Inside No Bollocks, the Podcast that Skips the Highlight Reel

Most business podcasts open with a guest at the top of the mountain. The exit, the valuation, the lesson tied up neatly at the end. No Bollocks with Matt Haycox tends to start somewhere less comfortable, with the parts of the story other shows edit out. That is the whole point of it.

Haycox, the entrepreneur and investor who has funded over £1 billion of UK business activity and backed more than 100 companies, built the show around a frustration he had as a listener. Too many business interviews, in his view, were polished to the point of being useless. Everyone won. Nobody bled. The founder who failed twice before it worked got reduced to a single triumphant sentence, and the most useful part of the story disappeared with it.

A show built on the bit everyone skips

The premise is straightforward. The interesting part of a business story is rarely the success. It is the mess that came before it, the decision that nearly sank everything, the moment the founder had no idea what to do next.

“Nobody learns anything from a highlight reel,” Haycox says. “I learned more from the deals that went wrong than the ones that went right, and so did every honest entrepreneur I know. So that’s what I actually ask about.”

That approach changes the tone of the conversation. Guests who arrive ready to deliver their usual story tend to drop the script once they realise Haycox is not interested in the version they tell on stage. The result is less a performance and more a conversation between two people who have both been through it.

The investor’s ear

Part of what makes the show work is who is asking the questions. Haycox is not a broadcaster who read about business. He has spent decades putting his own money into companies and watching what happens, which means he tends to know where the bodies are usually buried.

When a guest glosses over a number or skips past how a deal really came together, he notices, because he has sat on the other side of those conversations. He can tell the difference between a story that has been smoothed for public consumption and the real account underneath, and he asks the follow-up question most interviewers miss.

“I’ve been in the rooms these people are describing,” he says. “So I know when someone’s giving me the press version. I’m not trying to catch anyone out. I just want the real story, because the real story is the one that actually helps the person listening.”

Long conversations in a short-form world

The format runs against the grain of the moment. While much of the industry chases clips and thirty-second hooks, No Bollocks leans into the long conversation. Edison Research, which tracks listening habits, has reported steady year-on-year growth in podcast audiences, and a meaningful share of that listening goes to longer, in-depth shows rather than quick segments. Ofcom has reported that millions of UK adults now listen to podcasts regularly, a figure that has climbed over recent years.

People say they want everything shorter, then spend an hour with a conversation that earns their attention. Haycox thinks the reason is simple. A real understanding of how someone built a business cannot be compressed into a soundbite. The nuance, the doubt, the actual decision-making lives in the longer form, and an audience of operators can tell the difference between depth and noise.

Who it is really for

The show is not aimed at people who want to feel inspired for ten minutes and forget it by lunch. It is aimed at founders and operators who are in the middle of the hard part and want to hear from someone who has been there without the gloss.

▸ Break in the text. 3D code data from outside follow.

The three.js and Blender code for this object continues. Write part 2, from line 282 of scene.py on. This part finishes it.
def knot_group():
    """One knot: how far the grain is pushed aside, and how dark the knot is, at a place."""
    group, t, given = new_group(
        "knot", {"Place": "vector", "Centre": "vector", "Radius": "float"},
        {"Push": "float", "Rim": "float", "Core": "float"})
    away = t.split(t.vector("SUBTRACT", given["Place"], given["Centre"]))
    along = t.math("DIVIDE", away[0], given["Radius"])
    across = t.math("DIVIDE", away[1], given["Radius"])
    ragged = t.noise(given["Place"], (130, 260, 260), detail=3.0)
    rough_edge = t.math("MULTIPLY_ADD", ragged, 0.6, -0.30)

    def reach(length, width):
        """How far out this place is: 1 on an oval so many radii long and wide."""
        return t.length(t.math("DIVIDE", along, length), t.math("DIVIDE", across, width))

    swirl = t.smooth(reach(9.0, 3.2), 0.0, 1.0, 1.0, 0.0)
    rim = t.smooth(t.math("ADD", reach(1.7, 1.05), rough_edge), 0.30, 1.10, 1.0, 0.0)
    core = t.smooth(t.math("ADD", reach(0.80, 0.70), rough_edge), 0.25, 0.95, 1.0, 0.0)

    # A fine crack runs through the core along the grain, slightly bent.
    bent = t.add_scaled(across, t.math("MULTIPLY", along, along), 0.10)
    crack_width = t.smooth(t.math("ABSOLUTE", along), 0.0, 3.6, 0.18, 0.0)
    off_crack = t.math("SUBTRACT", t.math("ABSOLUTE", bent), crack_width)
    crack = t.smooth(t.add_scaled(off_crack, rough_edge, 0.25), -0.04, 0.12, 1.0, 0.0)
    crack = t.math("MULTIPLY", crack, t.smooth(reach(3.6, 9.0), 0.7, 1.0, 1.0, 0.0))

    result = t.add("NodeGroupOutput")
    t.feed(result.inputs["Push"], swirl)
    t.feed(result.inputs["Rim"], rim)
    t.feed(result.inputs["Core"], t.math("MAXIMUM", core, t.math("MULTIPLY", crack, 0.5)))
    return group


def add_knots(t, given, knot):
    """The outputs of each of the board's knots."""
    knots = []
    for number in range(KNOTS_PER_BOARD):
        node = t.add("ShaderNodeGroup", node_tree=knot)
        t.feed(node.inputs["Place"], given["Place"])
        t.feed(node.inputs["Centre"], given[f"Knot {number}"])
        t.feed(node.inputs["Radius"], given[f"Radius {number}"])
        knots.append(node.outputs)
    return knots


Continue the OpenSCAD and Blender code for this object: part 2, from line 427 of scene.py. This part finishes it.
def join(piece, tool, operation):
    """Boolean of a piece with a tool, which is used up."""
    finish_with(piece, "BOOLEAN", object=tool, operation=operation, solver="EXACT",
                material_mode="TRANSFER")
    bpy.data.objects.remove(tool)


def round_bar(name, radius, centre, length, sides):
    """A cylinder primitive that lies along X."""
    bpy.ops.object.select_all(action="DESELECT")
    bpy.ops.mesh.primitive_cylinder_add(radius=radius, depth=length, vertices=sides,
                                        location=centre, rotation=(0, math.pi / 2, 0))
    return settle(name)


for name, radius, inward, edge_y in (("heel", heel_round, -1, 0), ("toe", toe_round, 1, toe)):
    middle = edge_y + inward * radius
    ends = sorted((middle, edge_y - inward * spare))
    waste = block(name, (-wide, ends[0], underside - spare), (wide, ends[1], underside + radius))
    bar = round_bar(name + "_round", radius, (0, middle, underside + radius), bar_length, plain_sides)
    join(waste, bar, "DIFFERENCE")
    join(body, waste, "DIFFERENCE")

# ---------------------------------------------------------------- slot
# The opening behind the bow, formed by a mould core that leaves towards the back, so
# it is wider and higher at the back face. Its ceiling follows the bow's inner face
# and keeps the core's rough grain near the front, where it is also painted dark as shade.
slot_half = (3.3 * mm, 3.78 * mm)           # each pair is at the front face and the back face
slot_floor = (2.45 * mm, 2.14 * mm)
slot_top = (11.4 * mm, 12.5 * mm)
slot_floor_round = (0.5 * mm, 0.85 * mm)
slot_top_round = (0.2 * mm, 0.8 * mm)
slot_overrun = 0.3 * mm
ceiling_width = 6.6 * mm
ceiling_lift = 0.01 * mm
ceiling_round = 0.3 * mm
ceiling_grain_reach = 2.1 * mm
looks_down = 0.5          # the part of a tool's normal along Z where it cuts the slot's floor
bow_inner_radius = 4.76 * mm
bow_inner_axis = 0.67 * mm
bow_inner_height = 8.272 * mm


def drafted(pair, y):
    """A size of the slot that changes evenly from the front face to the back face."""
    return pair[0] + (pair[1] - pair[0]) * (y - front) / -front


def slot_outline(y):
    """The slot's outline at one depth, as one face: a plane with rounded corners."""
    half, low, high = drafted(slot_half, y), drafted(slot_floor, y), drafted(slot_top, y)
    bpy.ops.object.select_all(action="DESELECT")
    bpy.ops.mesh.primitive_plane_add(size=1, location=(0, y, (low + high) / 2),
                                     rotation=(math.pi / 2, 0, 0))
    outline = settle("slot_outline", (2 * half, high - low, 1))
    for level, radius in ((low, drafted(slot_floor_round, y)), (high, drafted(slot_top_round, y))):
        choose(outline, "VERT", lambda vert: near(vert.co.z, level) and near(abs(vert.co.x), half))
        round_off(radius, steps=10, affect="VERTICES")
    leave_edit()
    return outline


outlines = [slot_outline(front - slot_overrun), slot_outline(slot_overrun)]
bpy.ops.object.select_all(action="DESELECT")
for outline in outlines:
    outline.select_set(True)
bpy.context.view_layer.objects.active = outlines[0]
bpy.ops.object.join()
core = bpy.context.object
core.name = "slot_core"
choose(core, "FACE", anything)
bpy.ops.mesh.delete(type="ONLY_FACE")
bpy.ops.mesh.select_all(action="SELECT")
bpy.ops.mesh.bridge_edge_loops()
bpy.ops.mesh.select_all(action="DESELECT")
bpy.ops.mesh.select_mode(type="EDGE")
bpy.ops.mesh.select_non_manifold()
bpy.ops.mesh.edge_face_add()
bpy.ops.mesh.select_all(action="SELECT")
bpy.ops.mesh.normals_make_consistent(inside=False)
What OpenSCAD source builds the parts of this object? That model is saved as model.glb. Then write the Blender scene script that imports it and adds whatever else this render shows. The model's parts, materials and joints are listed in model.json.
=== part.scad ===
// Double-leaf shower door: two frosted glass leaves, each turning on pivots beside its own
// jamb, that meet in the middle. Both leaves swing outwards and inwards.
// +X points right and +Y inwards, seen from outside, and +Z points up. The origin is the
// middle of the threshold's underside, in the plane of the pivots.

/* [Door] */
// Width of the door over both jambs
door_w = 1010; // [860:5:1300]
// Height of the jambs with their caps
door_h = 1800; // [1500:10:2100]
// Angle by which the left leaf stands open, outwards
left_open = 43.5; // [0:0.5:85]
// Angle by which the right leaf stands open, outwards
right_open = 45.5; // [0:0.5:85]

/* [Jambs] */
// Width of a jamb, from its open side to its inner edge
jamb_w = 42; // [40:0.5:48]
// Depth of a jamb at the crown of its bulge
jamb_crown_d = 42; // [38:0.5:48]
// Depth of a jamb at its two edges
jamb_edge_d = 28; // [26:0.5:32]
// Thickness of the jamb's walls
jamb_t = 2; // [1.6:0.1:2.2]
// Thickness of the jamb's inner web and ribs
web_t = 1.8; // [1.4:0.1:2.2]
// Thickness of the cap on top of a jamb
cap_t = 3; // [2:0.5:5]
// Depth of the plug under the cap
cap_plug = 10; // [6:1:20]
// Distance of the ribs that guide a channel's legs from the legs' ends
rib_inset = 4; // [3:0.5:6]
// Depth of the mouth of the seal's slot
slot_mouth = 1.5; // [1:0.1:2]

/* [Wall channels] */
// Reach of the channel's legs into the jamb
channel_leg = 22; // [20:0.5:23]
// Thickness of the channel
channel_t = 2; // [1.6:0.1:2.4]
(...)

That audience overlaps with the people Haycox spends his working life around. Business owners trying to raise money, scale past a plateau, or build something they can eventually sell. The podcast is the unfiltered version of the same conversations he has off air.

The guests reflect that. Some are well-known names, some are operators most listeners have never heard of, but the thread is the same. Haycox is looking for the people who will tell the truth about what building a business actually took, rather than the curated story they wheel out elsewhere. When a guest starts describing the night they thought it was all over, the show is doing its job.

What the audience takes away

For listeners, the value is practical rather than motivational. A founder in the middle of a hard stretch can hear someone describe the same problem and, crucially, what they actually did about it. The lesson is not buried under a tidy moral. It is left in the open, with the mistake and the fix both visible.

That is the difference Haycox is chasing. Inspiration fades by lunchtime. A specific account of how someone fixed a cash crisis, handled a co-founder falling out, or rebuilt after a bad year is the kind of thing a listener can use the next morning. The show treats its audience as people with their own businesses to run, not an audience to entertain.

The case for honesty over polish

There is a commercial argument for the sanitised interview. It keeps everyone comfortable and offends no one. Haycox’s bet is that comfortable and forgettable usually travel together, and that an audience starved of straight talk will reward the show that gives it to them.

So far the format has held. The conversations stay long, the questions stay direct, and the guests keep saying things they would not say anywhere else. For a listener trying to build something real, that honesty is worth more than another tidy success story.

New and past episodes are available across major platforms and directly on the No Bollocks with Matt Haycox podcast page. 

The show is not trying to be the most polished thing in the feed. It is trying to be the most honest, on the theory that honesty is the rarer commodity and the more useful one. For an audience of people actually building businesses, that is a trade worth making.